La conséquence de cette organisation panoptique est à la fois sociale et politique. C’est la division, minutieusement pensée et mise en place, des classes populaires. Montées les unes contre les autres, à s’épier et à se suspecter, elles feignent l’unité heureuse (comme lors du pot de départ de l’une des caissières) alors même qu’elles se savent sous le regard vigilent de certains de leurs collègues. Nul collectif uni, nul bonheur au travail : il est tout de même assez terrible (et assurément partial) que le seul véritable moment de joie et de bonheur partagé soit le départ à la retraite de cette fameuse caissière. Brizé donne d’ailleurs l’impression que ce départ est une délivrance, une libération tant attendue, après tant de sacrifices laborieux.
Mais là où le film de Brizé voit plus loin, c’est qu’il ne se contente pas de circonscrire ces dispositifs à l’espace du supermarché. Thierry (Vincent Lindon) participe à des ateliers de formation à Pôle Emploi avec d’autres chômeurs. Il a été filmé en train de passer un faux entretien, et les autres participants lui font des remarques sur sa prestation. S’enchaînent alors les vexations, les remarques désobligeantes, humiliantes, qui répriment l’attitude de Thierry, sonné par tant de brutalité verbale. Tout cela sous le contrôle du formateur, qui reprend bien volontiers ces brimades et leur donne une justification : ce n’est pas comme cela que le marché veut que vous vous comportiez, car un employeur attend de vous une prestation, une prestance, une performance, qui ne peuvent laisser place à l’équivoque. De votre attitude dépend votre employabilité. Le corps est sous le contrôle du capital, et celui-ci exige que, dans la façon que vous avez de vous adressez à lui, vous corespondiez à tous ses critères.
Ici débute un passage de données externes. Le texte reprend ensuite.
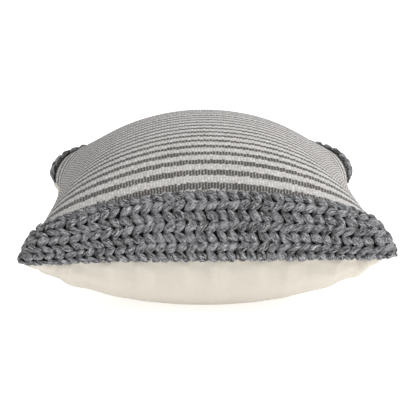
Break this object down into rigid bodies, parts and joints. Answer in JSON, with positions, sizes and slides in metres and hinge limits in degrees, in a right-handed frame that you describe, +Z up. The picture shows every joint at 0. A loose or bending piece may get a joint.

Autre exemple, la séquence du ballroom. Thierry et sa femme prennent des cours de danse pour apprendre quelques pas de rock. Un peu gauche, l’homme a un peu de mal avec cette rhétorique physique tout en rythmes et en rondeurs. Loin d’être anecdotique, la séquence, si elle ne relève pas du domaine du travail, relève tout de même de celui du contrôle. Dans son loisir aussi, le corps est sous le joug de dispositifs disciplinaires qui lui disent comment se comporter, comment bouger. L’apprentissage du rock n’est rien d’autre que l’apprentissage de codes de déplacement, que la contrainte d’un corps à des normes, appliquées univoquement par tous les autres danseurs autour de lui.
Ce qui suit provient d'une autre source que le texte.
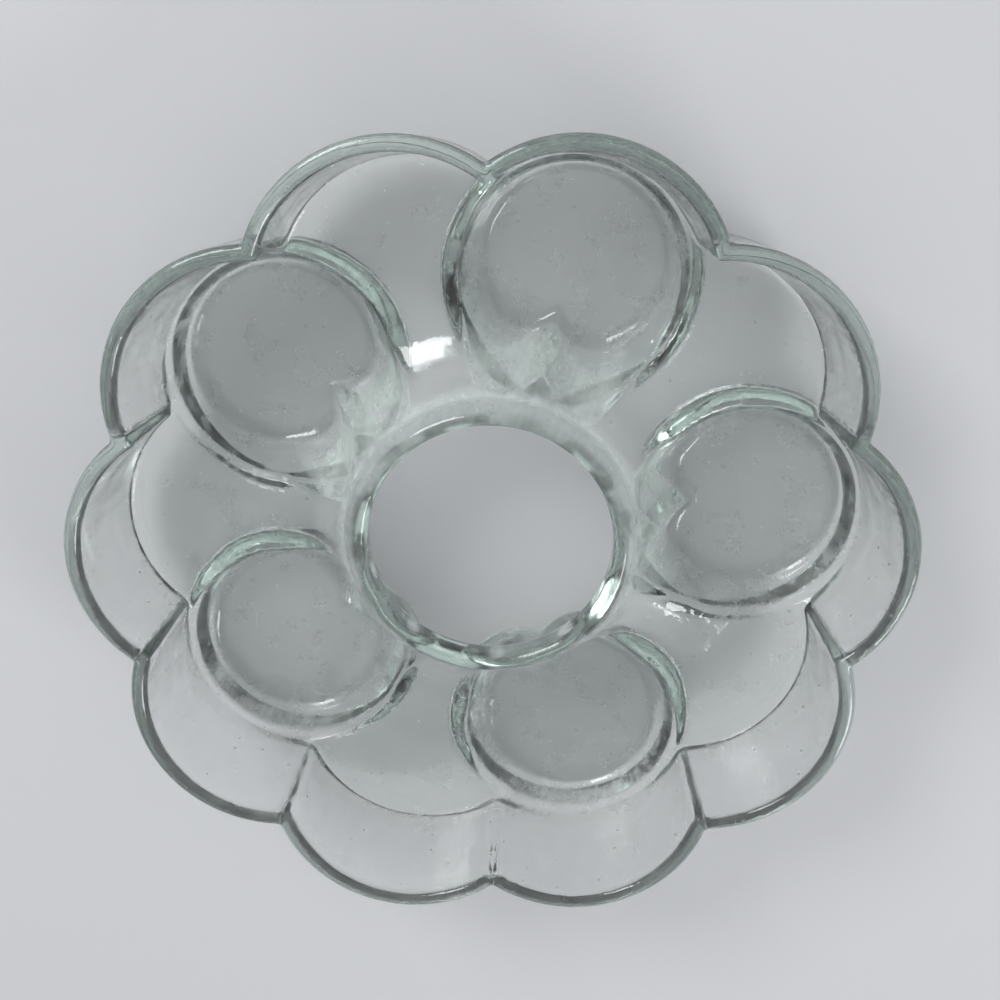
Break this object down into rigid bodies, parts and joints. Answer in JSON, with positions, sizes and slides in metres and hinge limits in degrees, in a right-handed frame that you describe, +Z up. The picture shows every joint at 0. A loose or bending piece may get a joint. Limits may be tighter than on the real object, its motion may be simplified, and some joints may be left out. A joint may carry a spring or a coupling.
{
  "type": "votive candle holder",
  "caption": "Clear pressed-glass candle ring with a petalled rim, round candle wells between flat petals, and a raised lip round an open centre.",
  "frame": {"origin": "centre of the ring, at the level of the feet's undersides", "axes": "+Z up, +X through the centre of the first well"},
  "size_m": [0.198, 0.192, 0.046],
  "materials": {
    "pressed_glass": "polished, clear, with a pale green tint"
  },
  "bodies": {
    "root": {"glass_ring": "pressed_glass"}
  },
  "joints": []
}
On le voit, alors que l’on a parfois cru que Foucault suggérait la succession dans l’histoire des dispositifs de contrôle, passant de la discipline des corps à la surveillance des populations, de l’individu à la masse, La Loi du marché exhibe la cohabitation de ces différents mécanismes qui réduisent l’homme dans tous les aspects de sa liberté. Mais de quelle liberté parle-t-on ? Assez clairement, la seule que propose le supermarché est celle de consommer des biens. Or, on le voit, cette liberté est circonscrite à la fois par le théâtre où elle se joue et les dispositifs qui s’y déploient, mais aussi par les facteurs externes qui déprécient les conditions de vie des individus. Sur Slate, un article affirmait que le supermarché ne pouvait pas faire autrement que de sanctionner les clients comme les salariés, que le vol c’était du vol et que, de fait, la sanction était juste (3). Ce raisonnement à courte vue laisse de côté le fait que c’est le supermarché lui-même qui organise une partie des transgressions dont il est “victime” : c’est lui qui organise le “vol” de ses salariés puisqu’il n’est visiblement pas capable de leur offrir les conditions salariales décentes qui leur enlèveraient jusqu’à l’idée de voler. C’est aussi lui qui organise la dépendance consumériste de ses clients, en leur vendant une indécente et inaccessible abondance sans fin, alors que les temps sont à la frugalité malheureuse du plus grand nombre.
Alors, comment s’extirper de ces asservissements multiples ? Ne pouvant supporter plus longtemps la dimension quasi-carcérale du travail de vigile, Thierry prend la fuite. Stéréotype criant à la fois de désespoir et d’impuissance dans ce cinéma social, la fuite n’appelle pas de lendemain. Ou plutôt, elle l’appelle à nous mais l’évite soigneusement à l’écran. Que faire après avoir fuit ? Et où fuir ? Si l’ouverture laisse au spectateur le soin de penser à ses propres possibilités, elle empèche de penser des solutions en n’en proposant aucune. Car le marché et son idéologie sont désormais partout, et ils ne cesseront pas de rattraper le personnage de Thierry…
(1) Lire à ce sujet “Le bruit du peuple, l’image de l’art. À propos de Rosetta et de L’Humanité”, Les Cahiers du Cinéma, n°540, novembre, 1999, pp. 110-112.
(2) Lire notamment ses cours au Collège de France, Territoire, Sécurité, Population (1977-1978) et Naissance de la biopolitique (1978-1979).